4. How much electricity does one Bitcoin transaction use?On average, it’s roughly equivalent to the electricity an average U.S. household uses in about 46–50 days (when you spread the network’s total energy use across all transactions). But remember—this isn’t “wasted” power; it’s the cost of keeping the entire decentralized network secure and trustworthy.
5. Does PoW create a lot of electronic waste?Yes, older mining machines get replaced as efficiency improves. However, many mining operations are shifting toward renewable energy sources like hydropower and solar, and some large farms are already carbon-neutral or close to it.
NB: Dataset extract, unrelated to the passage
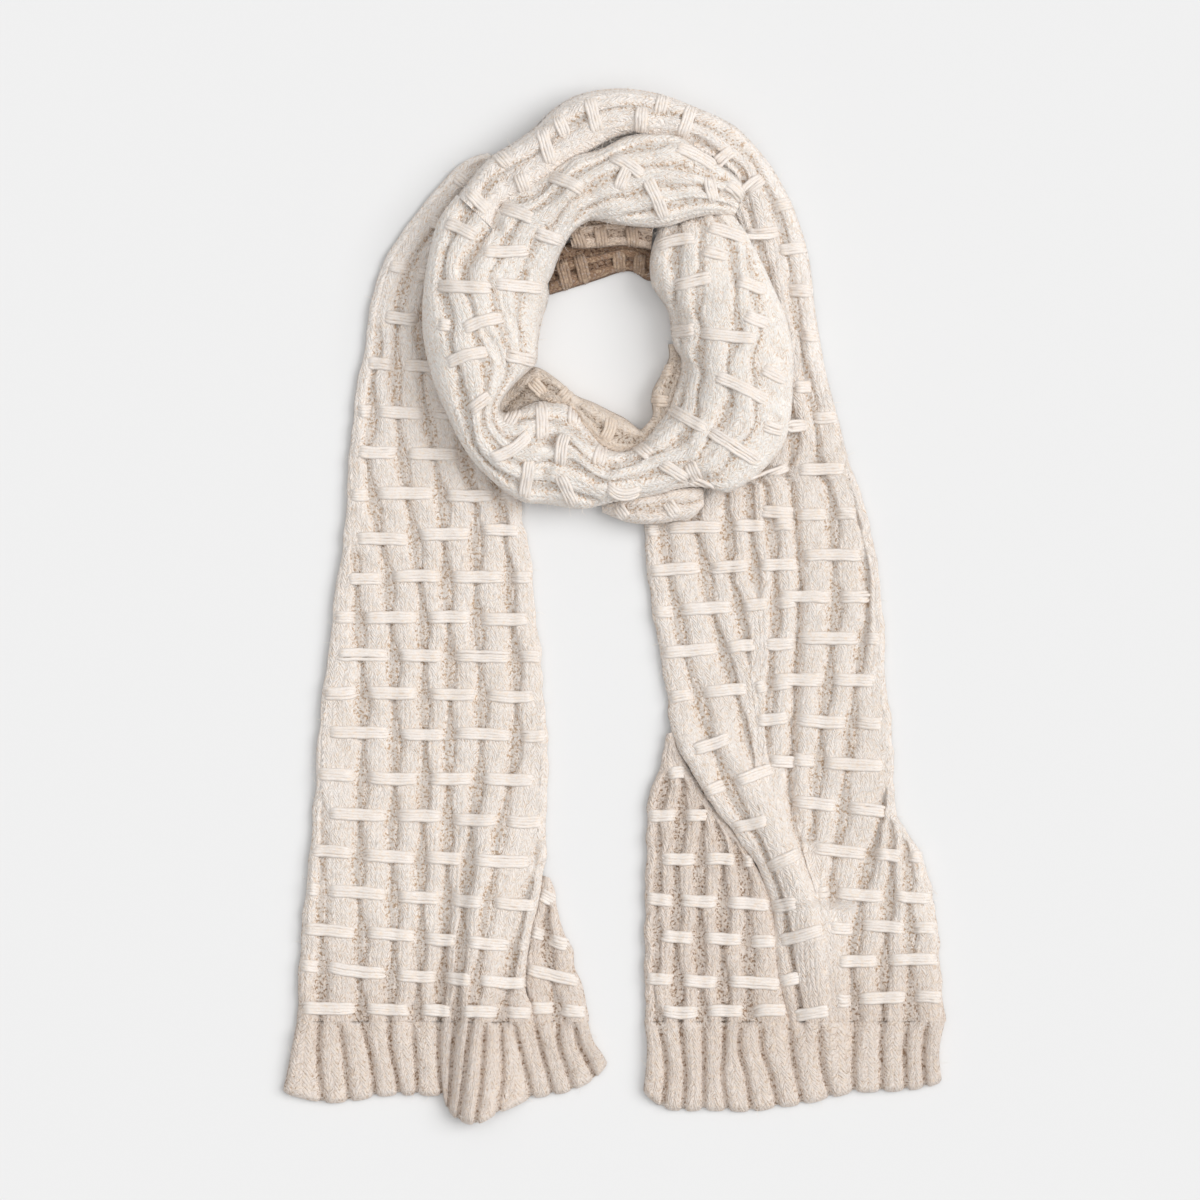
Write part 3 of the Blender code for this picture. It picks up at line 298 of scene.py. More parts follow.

6. Will PoS eventually replace PoW?Not anytime soon for Bitcoin. The Bitcoin community is strongly committed to PoW as the most decentralized option. Other chains like Ethereum successfully moved to PoS, and we may see hybrid approaches in the future.
7. Can I mine Bitcoin myself at home?Technically yes, but with today’s difficulty, a regular home computer or even a small ASIC rig usually loses money after electricity costs. Most people join mining pools or use cloud mining services instead.
8. What’s the future of PoW?It’s getting more sustainable. Newer mining hardware is much more efficient (measured in joules per terahash), and the industry is increasingly using stranded or renewable energy. As of 2026, top machines are hitting 9–15 J/TH efficiency.
Conclusion
Proof of Work isn’t about proving who’s the smartest—it’s about proving “I paid a real, expensive price in computation to help secure the network.” By making attacks incredibly costly, PoW allows a decentralized ledger to run safely for over 17 years without needing to trust any central authority. That’s exactly why Bitcoin has earned its reputation as “digital gold.”
Sure, the energy debate is real, but the numbers don’t lie: PoW has protected a network now worth hundreds of billions (sometimes trillions) of dollars against constant threats. In the years ahead, the blockchain world will keep balancing security, speed, and sustainability between PoW and PoS. For beginners, understanding Proof of Work is the best way to truly get what makes cryptocurrencies different from traditional money.